Large Vision-Language Models (LVLMs) have advanced multimodal learning but face high computational costs due to the large number of visual tokens, motivating token pruning to improve inference efficiency. The key challenge lies in identifying which tokens are truly important. Most existing approaches rely on attention-based criteria to estimate token importance. However, they inherently suffer from certain limitations, such as positional bias. In this work, we explore a new perspective on token importance based on token transitions in LVLMs. We observe that the transition of token representations provides a meaningful signal of semantic information.

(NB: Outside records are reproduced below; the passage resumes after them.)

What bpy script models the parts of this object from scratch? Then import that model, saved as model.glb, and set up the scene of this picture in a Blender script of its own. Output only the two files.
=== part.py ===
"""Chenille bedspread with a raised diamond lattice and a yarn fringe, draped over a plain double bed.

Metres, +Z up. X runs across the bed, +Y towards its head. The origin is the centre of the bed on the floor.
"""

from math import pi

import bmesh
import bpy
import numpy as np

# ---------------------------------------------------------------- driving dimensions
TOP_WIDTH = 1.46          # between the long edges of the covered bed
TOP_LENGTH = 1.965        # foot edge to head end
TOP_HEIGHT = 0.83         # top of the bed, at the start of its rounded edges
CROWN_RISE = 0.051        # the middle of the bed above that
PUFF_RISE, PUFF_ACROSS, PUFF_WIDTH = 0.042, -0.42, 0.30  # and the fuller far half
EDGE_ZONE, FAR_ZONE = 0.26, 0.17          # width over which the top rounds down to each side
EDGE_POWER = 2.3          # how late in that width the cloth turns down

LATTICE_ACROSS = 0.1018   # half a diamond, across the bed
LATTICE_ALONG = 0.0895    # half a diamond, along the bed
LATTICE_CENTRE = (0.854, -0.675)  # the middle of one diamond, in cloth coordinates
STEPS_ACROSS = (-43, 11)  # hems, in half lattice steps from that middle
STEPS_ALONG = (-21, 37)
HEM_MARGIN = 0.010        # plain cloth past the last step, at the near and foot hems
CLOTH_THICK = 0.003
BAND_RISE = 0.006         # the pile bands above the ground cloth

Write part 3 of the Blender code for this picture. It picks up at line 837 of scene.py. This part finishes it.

Based on this insight, we propose TransPrune, a training-free and efficient token pruning method. Specifically, TransPrune progressively prunes tokens by assessing their importance through a combination of Token Transition Variation (TTV)-which measures changes in both the magnitude and direction of token representations-and Instruction-Guided Attention (IGA), which measures how strongly the instruction attends to image tokens via attention. Extensive experiments demonstrate that TransPrune achieves comparable multimodal performance to original LVLMs, such as LLaVA-v1.5 and LLaVA-Next, across eight benchmarks, while reducing inference TFLOPs by more than half. Moreover, TTV alone can serve as an effective criterion without relying on attention, achieving performance comparable to attention-based methods. The code will be made publicly available upon acceptance of the paper at https://github.com/liaolea/TransPrune.

Paper Structure

This paper contains 12 sections, 7 equations, 5 figures, 13 tables.

Figures (5)

  • Figure 1: Comparison with existing pruning methods on LLaVA-v1.5-7B. Among within-LLM pruning approaches, TransPrune achieves the best performance across six benchmarks under the lowest TFLOPs budget.
  • Figure 2: Token Transition Visualization in LLaVA-v1.5-7B. We visualize the magnitude and direction changes of token representations within both the self-attention and FFN modules for each layer (excluding residual connections). To measure the magnitude change, we use the ratio of output to input L2 norm; to measure the directional change, we use cosine similarity. Token transitions that reflect semantic importance can be observed across shallow, middle, and deep layers, and they are most concentrated and pronounced in the middle layers (around layers 6–14), where tokens with larger ratios and smaller absolute cosine similarities tend to be more semantically important. We provide more visualization examples in supplementary material.
  • Figure 3: (a) Overview of TransPrune. During pruning, TransPrune computes image token transitions. Tokens whose transitions are closer in magnitude to those of the original tokens, and that exhibit more orthogonal directional changes, are assigned higher TTV scores. In parallel, we compute IGA by averaging the attention from instruction tokens to image tokens. The final score for each token is obtained by summing TTV and IGA, followed by sorting. (b) Accumulation of TTV. To achieve a more precise TTV, we retain TTV scores from earlier layers. For each pruning stage, we accumulate TTV scores from the first accumulated layer up to the current pruning layer.
  • Figure 4: Token position frequency statistics on MME benchmark for IGA and TTV.
  • Figure 5: Visualization of TransPrune on different VQA prompts.